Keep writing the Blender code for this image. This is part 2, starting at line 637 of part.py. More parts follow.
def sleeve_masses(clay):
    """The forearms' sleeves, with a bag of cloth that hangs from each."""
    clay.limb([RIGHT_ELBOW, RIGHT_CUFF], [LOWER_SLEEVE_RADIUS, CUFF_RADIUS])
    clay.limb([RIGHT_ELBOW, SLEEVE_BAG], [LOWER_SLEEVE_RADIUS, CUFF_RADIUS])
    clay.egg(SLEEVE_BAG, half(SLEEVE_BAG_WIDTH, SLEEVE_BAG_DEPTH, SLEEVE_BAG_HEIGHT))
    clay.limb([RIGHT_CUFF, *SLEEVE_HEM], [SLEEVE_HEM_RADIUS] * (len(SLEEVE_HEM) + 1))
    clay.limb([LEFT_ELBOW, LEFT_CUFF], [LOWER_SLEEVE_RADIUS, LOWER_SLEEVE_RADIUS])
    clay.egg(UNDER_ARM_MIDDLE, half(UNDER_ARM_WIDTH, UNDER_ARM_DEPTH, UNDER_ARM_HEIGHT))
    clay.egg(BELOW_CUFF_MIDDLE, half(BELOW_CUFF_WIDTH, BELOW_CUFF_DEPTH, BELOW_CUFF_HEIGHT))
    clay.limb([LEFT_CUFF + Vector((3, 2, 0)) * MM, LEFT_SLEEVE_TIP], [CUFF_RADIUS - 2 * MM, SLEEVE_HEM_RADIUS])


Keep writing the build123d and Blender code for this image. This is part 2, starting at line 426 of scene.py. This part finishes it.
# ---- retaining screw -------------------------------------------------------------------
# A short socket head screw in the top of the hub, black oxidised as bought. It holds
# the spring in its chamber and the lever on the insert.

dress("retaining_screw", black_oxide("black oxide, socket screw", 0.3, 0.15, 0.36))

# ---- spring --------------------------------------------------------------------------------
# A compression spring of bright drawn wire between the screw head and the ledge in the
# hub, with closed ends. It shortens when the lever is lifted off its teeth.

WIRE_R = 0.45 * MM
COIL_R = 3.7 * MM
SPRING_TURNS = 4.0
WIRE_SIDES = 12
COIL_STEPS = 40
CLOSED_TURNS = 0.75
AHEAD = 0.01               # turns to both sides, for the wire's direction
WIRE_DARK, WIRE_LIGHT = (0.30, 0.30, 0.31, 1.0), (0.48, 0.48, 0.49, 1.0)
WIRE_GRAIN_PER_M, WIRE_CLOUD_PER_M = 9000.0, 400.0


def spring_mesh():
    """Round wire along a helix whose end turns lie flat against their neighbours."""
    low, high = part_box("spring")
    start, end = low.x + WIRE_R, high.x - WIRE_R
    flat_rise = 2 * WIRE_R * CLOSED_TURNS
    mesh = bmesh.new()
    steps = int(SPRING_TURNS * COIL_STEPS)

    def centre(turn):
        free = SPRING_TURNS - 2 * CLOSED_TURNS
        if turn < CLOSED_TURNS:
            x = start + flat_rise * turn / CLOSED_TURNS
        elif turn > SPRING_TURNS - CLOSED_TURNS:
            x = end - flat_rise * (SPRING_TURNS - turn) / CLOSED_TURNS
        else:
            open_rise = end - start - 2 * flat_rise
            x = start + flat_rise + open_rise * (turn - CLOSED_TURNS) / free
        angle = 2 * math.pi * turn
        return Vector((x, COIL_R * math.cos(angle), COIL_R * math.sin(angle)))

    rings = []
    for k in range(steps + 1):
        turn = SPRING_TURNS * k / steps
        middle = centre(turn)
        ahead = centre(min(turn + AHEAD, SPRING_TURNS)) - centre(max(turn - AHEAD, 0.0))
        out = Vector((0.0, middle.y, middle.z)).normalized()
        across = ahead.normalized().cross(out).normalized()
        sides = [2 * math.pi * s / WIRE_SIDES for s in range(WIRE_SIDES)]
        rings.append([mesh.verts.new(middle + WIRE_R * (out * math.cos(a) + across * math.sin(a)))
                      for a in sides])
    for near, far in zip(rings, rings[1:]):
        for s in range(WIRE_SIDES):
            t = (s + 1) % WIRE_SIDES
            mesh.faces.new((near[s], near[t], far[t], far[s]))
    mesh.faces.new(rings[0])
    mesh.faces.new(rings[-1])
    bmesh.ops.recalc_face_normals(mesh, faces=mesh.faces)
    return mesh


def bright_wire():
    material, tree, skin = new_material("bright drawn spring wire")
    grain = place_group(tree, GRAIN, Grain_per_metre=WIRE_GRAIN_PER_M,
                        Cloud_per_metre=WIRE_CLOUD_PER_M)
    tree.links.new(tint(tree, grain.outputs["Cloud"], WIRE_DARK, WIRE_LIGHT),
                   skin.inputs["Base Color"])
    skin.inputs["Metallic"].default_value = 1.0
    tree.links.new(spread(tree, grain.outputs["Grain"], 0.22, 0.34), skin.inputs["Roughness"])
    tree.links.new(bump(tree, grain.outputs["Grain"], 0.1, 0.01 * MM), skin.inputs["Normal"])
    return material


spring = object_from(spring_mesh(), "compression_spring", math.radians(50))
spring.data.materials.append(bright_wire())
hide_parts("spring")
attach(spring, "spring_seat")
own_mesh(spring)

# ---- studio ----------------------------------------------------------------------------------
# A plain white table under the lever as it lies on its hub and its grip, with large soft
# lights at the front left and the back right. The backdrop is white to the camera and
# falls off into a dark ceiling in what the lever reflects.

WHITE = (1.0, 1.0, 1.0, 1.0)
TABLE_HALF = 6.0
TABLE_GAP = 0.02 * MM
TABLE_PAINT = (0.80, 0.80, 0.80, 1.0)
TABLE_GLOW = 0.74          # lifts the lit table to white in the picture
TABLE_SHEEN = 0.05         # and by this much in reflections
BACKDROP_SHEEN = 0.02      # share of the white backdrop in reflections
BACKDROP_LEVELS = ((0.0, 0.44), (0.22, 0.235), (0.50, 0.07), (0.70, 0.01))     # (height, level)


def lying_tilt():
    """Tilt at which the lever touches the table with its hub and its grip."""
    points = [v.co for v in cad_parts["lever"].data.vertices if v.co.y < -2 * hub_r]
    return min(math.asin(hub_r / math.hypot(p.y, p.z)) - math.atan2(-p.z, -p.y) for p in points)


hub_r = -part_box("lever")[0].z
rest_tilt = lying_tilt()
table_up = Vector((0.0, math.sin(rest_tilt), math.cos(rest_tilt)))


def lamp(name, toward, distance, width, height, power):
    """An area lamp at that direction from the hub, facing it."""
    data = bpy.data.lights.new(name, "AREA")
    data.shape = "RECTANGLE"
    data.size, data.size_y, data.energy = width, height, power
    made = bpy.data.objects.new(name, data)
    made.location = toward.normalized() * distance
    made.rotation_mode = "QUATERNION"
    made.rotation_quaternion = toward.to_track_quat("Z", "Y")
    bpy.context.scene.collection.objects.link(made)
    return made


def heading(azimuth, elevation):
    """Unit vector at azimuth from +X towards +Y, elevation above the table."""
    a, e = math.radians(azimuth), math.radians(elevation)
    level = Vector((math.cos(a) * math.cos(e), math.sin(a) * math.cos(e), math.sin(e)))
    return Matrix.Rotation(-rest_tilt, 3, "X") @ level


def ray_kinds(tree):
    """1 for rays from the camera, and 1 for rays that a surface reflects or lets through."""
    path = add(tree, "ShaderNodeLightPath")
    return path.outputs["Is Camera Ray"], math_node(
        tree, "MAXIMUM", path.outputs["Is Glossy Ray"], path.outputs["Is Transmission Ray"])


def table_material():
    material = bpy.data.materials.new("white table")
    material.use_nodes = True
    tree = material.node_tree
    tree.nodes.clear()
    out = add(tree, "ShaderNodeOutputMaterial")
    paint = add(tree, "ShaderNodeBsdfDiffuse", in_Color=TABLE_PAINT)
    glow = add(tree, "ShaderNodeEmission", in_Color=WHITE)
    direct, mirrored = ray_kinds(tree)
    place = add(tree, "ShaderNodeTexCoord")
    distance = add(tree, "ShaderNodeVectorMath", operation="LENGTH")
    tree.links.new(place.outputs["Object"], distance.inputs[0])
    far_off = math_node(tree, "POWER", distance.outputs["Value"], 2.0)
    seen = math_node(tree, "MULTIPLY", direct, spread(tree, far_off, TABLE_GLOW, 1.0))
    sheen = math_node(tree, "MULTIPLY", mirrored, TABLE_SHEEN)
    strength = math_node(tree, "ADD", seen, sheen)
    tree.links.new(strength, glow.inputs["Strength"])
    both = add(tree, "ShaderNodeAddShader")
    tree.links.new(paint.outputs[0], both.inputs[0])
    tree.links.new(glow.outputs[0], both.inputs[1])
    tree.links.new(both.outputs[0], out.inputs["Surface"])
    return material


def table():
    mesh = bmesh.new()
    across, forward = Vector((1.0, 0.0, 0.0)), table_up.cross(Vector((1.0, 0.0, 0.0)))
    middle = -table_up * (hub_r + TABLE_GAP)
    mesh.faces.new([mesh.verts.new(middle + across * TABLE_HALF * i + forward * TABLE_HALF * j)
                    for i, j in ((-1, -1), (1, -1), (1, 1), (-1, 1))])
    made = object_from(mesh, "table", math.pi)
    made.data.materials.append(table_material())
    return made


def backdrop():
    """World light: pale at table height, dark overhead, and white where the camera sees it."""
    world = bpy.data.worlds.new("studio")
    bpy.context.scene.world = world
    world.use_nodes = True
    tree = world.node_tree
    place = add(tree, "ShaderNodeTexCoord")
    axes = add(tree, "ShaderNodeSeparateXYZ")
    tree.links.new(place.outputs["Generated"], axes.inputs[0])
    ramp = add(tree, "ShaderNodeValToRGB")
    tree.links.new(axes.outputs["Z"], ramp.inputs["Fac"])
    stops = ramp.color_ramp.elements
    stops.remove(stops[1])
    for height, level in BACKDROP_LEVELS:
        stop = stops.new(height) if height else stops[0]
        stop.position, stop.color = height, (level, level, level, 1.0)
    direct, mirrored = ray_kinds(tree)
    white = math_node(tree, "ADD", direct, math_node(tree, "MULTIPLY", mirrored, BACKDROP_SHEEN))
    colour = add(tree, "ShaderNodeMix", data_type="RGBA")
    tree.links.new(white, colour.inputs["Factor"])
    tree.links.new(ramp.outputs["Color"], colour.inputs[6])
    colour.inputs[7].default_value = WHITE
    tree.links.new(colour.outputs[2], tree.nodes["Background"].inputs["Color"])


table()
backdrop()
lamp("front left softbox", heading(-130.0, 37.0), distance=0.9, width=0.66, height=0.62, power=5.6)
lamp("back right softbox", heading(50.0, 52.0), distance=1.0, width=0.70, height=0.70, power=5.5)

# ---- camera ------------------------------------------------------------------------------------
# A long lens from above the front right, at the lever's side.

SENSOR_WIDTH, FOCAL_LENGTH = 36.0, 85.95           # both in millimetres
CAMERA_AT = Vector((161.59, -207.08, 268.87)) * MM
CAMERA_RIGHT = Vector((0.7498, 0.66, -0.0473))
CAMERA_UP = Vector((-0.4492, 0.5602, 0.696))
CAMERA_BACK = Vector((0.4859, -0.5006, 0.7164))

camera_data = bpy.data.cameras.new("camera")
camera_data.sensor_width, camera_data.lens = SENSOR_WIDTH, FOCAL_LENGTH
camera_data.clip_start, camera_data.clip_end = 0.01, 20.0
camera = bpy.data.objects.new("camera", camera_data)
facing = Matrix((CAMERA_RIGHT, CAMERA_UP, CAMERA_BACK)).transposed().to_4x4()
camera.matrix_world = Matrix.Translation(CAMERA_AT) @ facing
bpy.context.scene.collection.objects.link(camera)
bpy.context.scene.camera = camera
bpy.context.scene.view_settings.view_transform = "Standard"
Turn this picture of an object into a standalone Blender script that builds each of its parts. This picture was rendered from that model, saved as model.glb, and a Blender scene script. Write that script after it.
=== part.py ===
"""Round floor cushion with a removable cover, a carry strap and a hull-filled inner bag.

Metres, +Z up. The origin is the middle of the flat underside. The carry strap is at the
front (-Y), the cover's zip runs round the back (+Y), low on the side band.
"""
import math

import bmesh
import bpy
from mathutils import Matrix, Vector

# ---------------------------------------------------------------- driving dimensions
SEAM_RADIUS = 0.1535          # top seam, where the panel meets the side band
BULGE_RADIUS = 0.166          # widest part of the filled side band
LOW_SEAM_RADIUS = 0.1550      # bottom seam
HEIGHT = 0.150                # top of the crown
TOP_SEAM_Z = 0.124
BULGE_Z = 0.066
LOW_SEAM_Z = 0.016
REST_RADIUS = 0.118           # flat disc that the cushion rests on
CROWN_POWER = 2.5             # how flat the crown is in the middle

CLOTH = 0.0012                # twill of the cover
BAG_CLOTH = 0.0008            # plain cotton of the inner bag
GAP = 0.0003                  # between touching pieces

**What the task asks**
Output exactly the lines of the material above from the one containing "Keep writing the build123d" up to and including the one containing "0.3, 0.15, 0.36))".

**Solution to this exercise**
Keep writing the build123d and Blender code for this image. This is part 2, starting at line 426 of scene.py. This part finishes it.
# ---- retaining screw -------------------------------------------------------------------
# A short socket head screw in the top of the hub, black oxidised as bought. It holds
# the spring in its chamber and the lever on the insert.

dress("retaining_screw", black_oxide("black oxide, socket screw", 0.3, 0.15, 0.36))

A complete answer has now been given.